• _PROBLEM DESCRIPTION_
Return the listing below word for word.
# start of GIVEN DATA
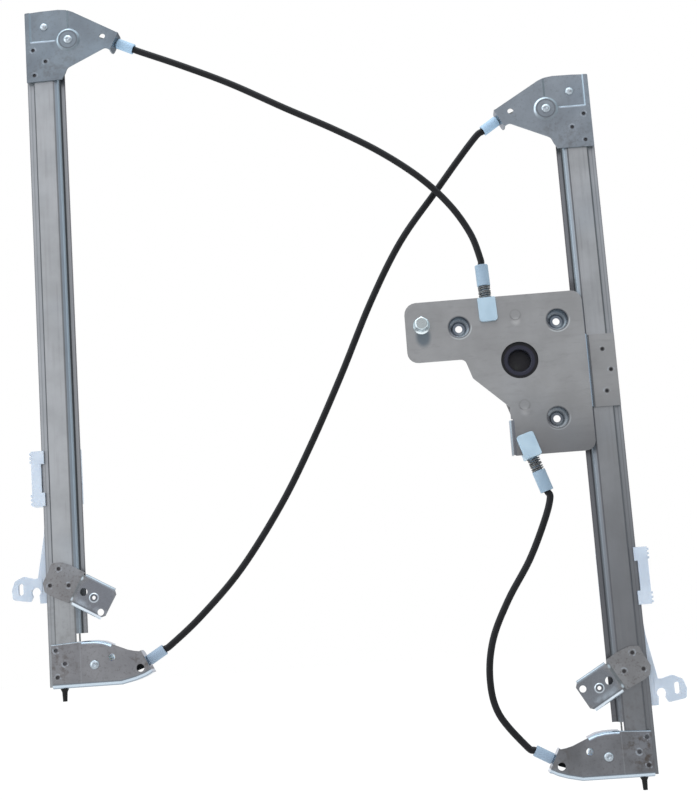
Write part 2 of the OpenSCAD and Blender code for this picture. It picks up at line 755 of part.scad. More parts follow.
module motor_plate() {
  dish_r = 8.8;
  floor_r = 5;
  dish_wall = 1.2;
  flange_x = plate_step_x - 1.5;
  flange_bend = 2.5;
  relief = plate_step_x + 2;
  outline = rounded_loop([
    [plate_left, plate_top, 10], [plate_right, plate_top, 9], [plate_right, plate_bottom, 8],
    [flange_x + flange_bend, plate_bottom, 1], [flange_x + flange_bend, -49.4, 0], [relief, -49.4, 0],
    [relief, -48.4, 0], [plate_step_x, -48.4, 0], [plate_step_x, -38.3, 3], [-39.5, -12.1, 3],
    [-44.8, 4.2, 5], [plate_left, 4.2, 9]
  ]);
  tab_path = rounded_path([
    [plate_right - 5, plate_sheet / 2, 0], [plate_right, plate_sheet / 2, 1.5],
    [plate_right + 2.2, web_y - plate_sheet / 2, 1.5], [right_rail_x + half_rail - 0.5, web_y - plate_sheet / 2, 0]
  ]);
  color(zinc) difference() {
    union() {
      difference() {
        face(0, plate_sheet) polygon(outline);
        for (p = motor_screws) rod(p, dish_r + dish_wall, -through, plate_sheet + through);
      }
      for (p = motor_screws) turned(p, [
        [dish_r + dish_wall, 0], [dish_r, 0], [floor_r, dish_depth], [screw_hole_d / 2, dish_depth],
        [screw_hole_d / 2, dish_depth + plate_sheet], [floor_r + dish_wall, dish_depth + plate_sheet],
        [dish_r + dish_wall, plate_sheet]
      ]);
      for (p = bosses) rod(p, boss_r, -boss_rise, plate_sheet / 2);
      translate([0, 0, tab_bottom]) linear_extrude(tab_top - tab_bottom) polygon(strip(tab_path, plate_sheet));
      straight_edge([flange_x, -49.4], [flange_x, plate_bottom + 0.6],
        bend_section(0, plate_sheet, flange_bend, 7));
    }
    for (p = bosses) rod(p, boss_r, plate_sheet - boss_rise, plate_sheet + through);
    rod([0, 0], motor_hole_d / 2, -through, plate_sheet + through);
    rod(bolt_place, bolt_r, -through, plate_sheet + through);
    clinches_on_tab();
    at_upper() outlet_slot(upper_block_start);
    at_lower() outlet_slot(lower_block_start);
  }
}
module clinches_on_tab() {
  clinches([[right_rail_x + 4.8, 4.7], [right_rail_x + 10.2, -12.7], [right_rail_x + 5.2, -30.3]], plate_joggle);
}
module outlet_slot(start) {
  translate([-outlet_half, -through, start + 3])
    cube([2 * outlet_half, plate_sheet + 2 * through, 2 * block_length]);
}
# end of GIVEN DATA
• _EXERCISE OUTPUT_
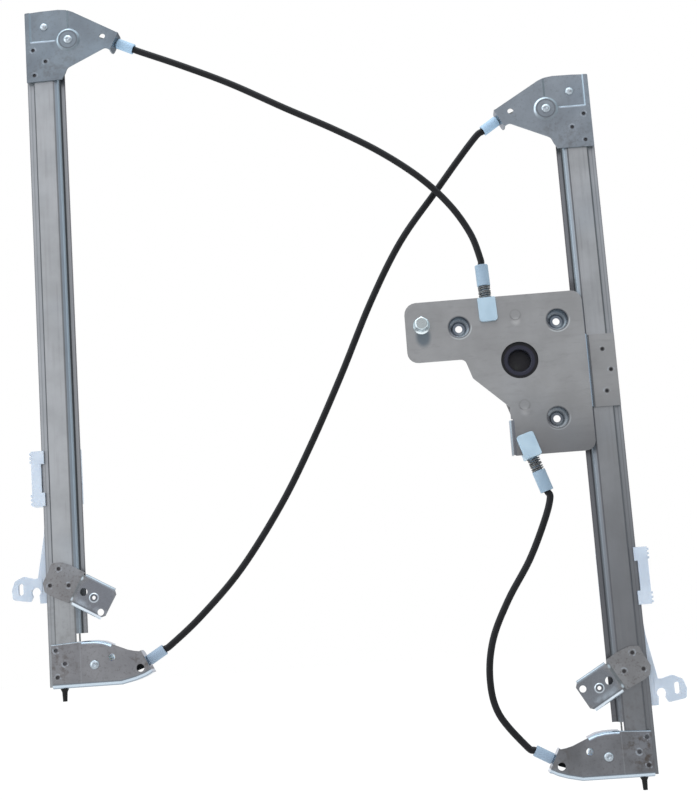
Write part 2 of the OpenSCAD and Blender code for this picture. It picks up at line 755 of part.scad. More parts follow.
module motor_plate() {
  dish_r = 8.8;
  floor_r = 5;
  dish_wall = 1.2;
  flange_x = plate_step_x - 1.5;
  flange_bend = 2.5;
  relief = plate_step_x + 2;
  outline = rounded_loop([
    [plate_left, plate_top, 10], [plate_right, plate_top, 9], [plate_right, plate_bottom, 8],
    [flange_x + flange_bend, plate_bottom, 1], [flange_x + flange_bend, -49.4, 0], [relief, -49.4, 0],
    [relief, -48.4, 0], [plate_step_x, -48.4, 0], [plate_step_x, -38.3, 3], [-39.5, -12.1, 3],
    [-44.8, 4.2, 5], [plate_left, 4.2, 9]
  ]);
  tab_path = rounded_path([
    [plate_right - 5, plate_sheet / 2, 0], [plate_right, plate_sheet / 2, 1.5],
    [plate_right + 2.2, web_y - plate_sheet / 2, 1.5], [right_rail_x + half_rail - 0.5, web_y - plate_sheet / 2, 0]
  ]);
  color(zinc) difference() {
    union() {
      difference() {
        face(0, plate_sheet) polygon(outline);
        for (p = motor_screws) rod(p, dish_r + dish_wall, -through, plate_sheet + through);
      }
      for (p = motor_screws) turned(p, [
        [dish_r + dish_wall, 0], [dish_r, 0], [floor_r, dish_depth], [screw_hole_d / 2, dish_depth],
        [screw_hole_d / 2, dish_depth + plate_sheet], [floor_r + dish_wall, dish_depth + plate_sheet],
        [dish_r + dish_wall, plate_sheet]
      ]);
      for (p = bosses) rod(p, boss_r, -boss_rise, plate_sheet / 2);
      translate([0, 0, tab_bottom]) linear_extrude(tab_top - tab_bottom) polygon(strip(tab_path, plate_sheet));
      straight_edge([flange_x, -49.4], [flange_x, plate_bottom + 0.6],
        bend_section(0, plate_sheet, flange_bend, 7));
    }
    for (p = bosses) rod(p, boss_r, plate_sheet - boss_rise, plate_sheet + through);
    rod([0, 0], motor_hole_d / 2, -through, plate_sheet + through);
    rod(bolt_place, bolt_r, -through, plate_sheet + through);
    clinches_on_tab();
    at_upper() outlet_slot(upper_block_start);
    at_lower() outlet_slot(lower_block_start);
  }
}
module clinches_on_tab() {
  clinches([[right_rail_x + 4.8, 4.7], [right_rail_x + 10.2, -12.7], [right_rail_x + 5.2, -30.3]], plate_joggle);
}
module outlet_slot(start) {
  translate([-outlet_half, -through, start + 3])
    cube([2 * outlet_half, plate_sheet + 2 * through, 2 * block_length]);
}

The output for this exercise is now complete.